*The task*.
Return only the stretch of the material below that begins with the line containing "record = json.load(file)" and ends with the line containing "obj.matrix_world = Matrix.Identity(4)", exactly; both of those lines belong to it.

*Data shown*.
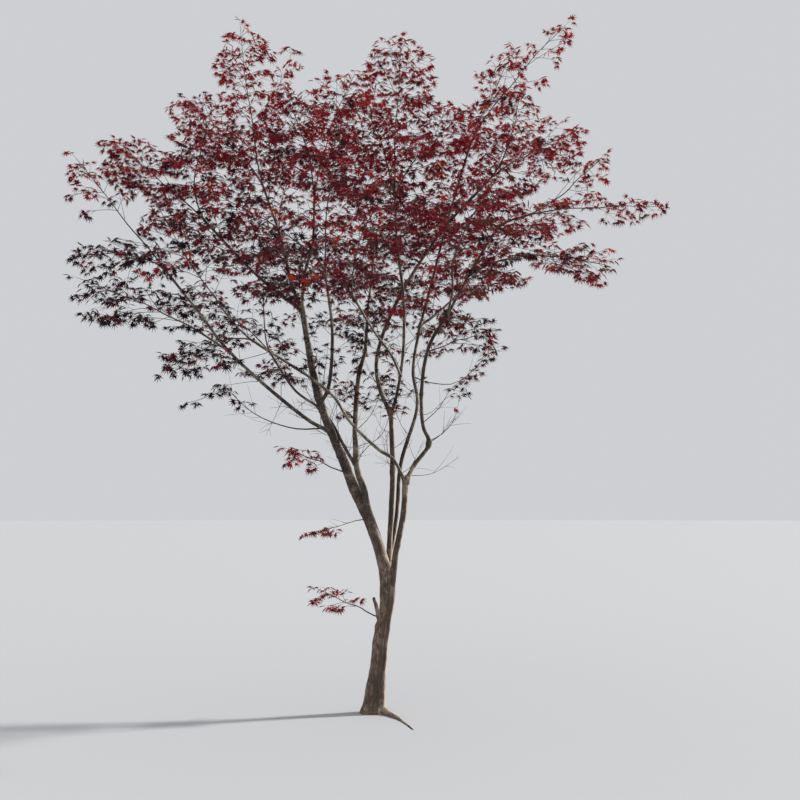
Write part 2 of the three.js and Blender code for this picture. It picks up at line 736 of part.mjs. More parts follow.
// One mass: pairs of twigs that leave the stem and lean forward to the rim of the space, each with a leaf
// for its end and pairs lower down. A twig or leaf that would leave the mass's space, touch a limb or meet
// one already there is tried a little to one side, and then skipped.
function growMass(mass, masses, wideLimbs) {
  const random = seeded(SEED + mass.index);
  const strangers = [wideLimbs, ...masses.filter((other) => other !== mass).map((other) => other.stemWide)];
  const pieces = [mass.stemSolid];
  const { skin } = mass;

  // Grows what make() tries out of one of a bearer's faces, once there is room for it.
  const sprout = (bearer, faces, make) => {
    for (let attempt = 0; attempt < TRIES; attempt++) {
      const shoot = make(attempt);
      const face = skin.faceTowards(faces, shoot.heading);
      if (!face) {
        continue;
      }
      const root = skin.corners(face);
      const rings = fittedTo(root, shoot.ringsFrom(root));
      if (!rings) {
        continue;
      }
      const solid = solidOf(skinGeometry([root, ...rings]));
      const shared = (piece) => solid.intersect(piece).volume();
      const clear =
        solid.volume() > 0 &&
        inOwnCell(solid, mass, masses) &&
        strangers.every((stranger) => shared(stranger) === 0) &&
        pieces.every((piece) => shared(piece) <= (piece === bearer ? TOUCH_VOLUME : 0));
      if (clear) {
        pieces.push(solid);
        return { ...shoot, solid, steps: skin.growFrom(face, rings) };
      }
    }
    return null;
  };

  mass.collars.forEach((collar, place) => {
    const turn = mass.turn + (place * Math.PI) / mass.collars.length;
    for (const opposite of [0, Math.PI]) {
      const twig = sprout(mass.stemSolid, collar.faces, (attempt) =>
        twigTry(mass, collar, turn + opposite, random, attempt),
      );
      twig?.collarShares.forEach((share, i) => {
        for (const hand of [-1, 1]) {
          sprout(twig.solid, twig.steps[2 * i + 1], (attempt) =>
            leafTry(mass, twig.curve, share, hand, random, attempt),
          );
        }
      });
    }
  });
  return mass.side ? largestBody(skin.solid().subtract(wideLimbs)) : skin.solid();
}

const group = new THREE.Group();
const { grown: limbs, wideLimbs } = growLimbs();
group.add(meshOf("trunk", trunkSolid(), BARK));
for (const limb of limbs.values()) {
  group.add(meshOf(limb.name, limb.solid, BARK));
}
const masses = MASSES.map(([name, on, middle, spread, rise, side], index) => ({
  name,
  on,
  middle: vector(middle),
  spread,
  rise,
  side: side && vector(side),
  index,
  turn: index * GOLDEN_ANGLE,
  leafLength: Math.min(LEAF_LENGTH.longest, LEAF_LENGTH.share * spread),
}));
masses.forEach((mass) => growStem(mass, limbs, masses));
for (const mass of masses) {
  group.add(meshOf(`${mass.name}_foliage`, growMass(mass, masses, wideLimbs), FOLIAGE));
}

export default group;
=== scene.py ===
"""A Japanese maple tree in leaf: a leaning trunk that divides low down, bare boughs and a wide, open crown.

Growth is worked out in millimetres and radians, and turned into metres where a mesh is made. +X is to the
right and -Y is towards the viewer. The origin is the middle of the trunk's flat foot.
"""

from __future__ import annotations

import json
import logging
import math
from dataclasses import dataclass, field
from enum import Enum
from typing import Any, Iterable, Iterator, NamedTuple, Sequence

import bpy
import numpy as np
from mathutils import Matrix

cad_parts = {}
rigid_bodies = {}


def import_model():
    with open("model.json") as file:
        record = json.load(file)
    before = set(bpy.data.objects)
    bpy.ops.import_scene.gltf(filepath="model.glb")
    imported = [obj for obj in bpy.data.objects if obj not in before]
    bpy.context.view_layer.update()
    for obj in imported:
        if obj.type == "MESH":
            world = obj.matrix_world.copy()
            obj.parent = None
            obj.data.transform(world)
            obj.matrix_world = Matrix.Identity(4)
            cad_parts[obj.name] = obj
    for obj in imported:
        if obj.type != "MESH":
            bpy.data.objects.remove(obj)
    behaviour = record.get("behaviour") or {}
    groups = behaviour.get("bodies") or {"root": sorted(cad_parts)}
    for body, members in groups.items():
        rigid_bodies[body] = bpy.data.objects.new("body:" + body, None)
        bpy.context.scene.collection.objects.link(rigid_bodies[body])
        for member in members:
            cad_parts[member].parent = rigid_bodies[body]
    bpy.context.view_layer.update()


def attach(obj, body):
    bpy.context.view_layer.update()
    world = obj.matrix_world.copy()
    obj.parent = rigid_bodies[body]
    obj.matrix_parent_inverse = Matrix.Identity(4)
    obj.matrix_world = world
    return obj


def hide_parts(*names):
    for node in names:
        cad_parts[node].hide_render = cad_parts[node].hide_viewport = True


LOG = logging.getLogger("maple")
Vec = np.ndarray
Place = tuple[float, float, float]
Colour = tuple[float, float, float]
Span = tuple[float, float]
Waves = Sequence[tuple[float, float, float, float]]
Material = bpy.types.Material

MM = 0.001
SEED = 41
TURN = 2 * math.pi
GOLDEN_ANGLE = math.pi * (3 - math.sqrt(5))
UP = np.array([0.0, 0.0, 1.0])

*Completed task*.
        record = json.load(file)
    before = set(bpy.data.objects)
    bpy.ops.import_scene.gltf(filepath="model.glb")
    imported = [obj for obj in bpy.data.objects if obj not in before]
    bpy.context.view_layer.update()
    for obj in imported:
        if obj.type == "MESH":
            world = obj.matrix_world.copy()
            obj.parent = None
            obj.data.transform(world)
            obj.matrix_world = Matrix.Identity(4)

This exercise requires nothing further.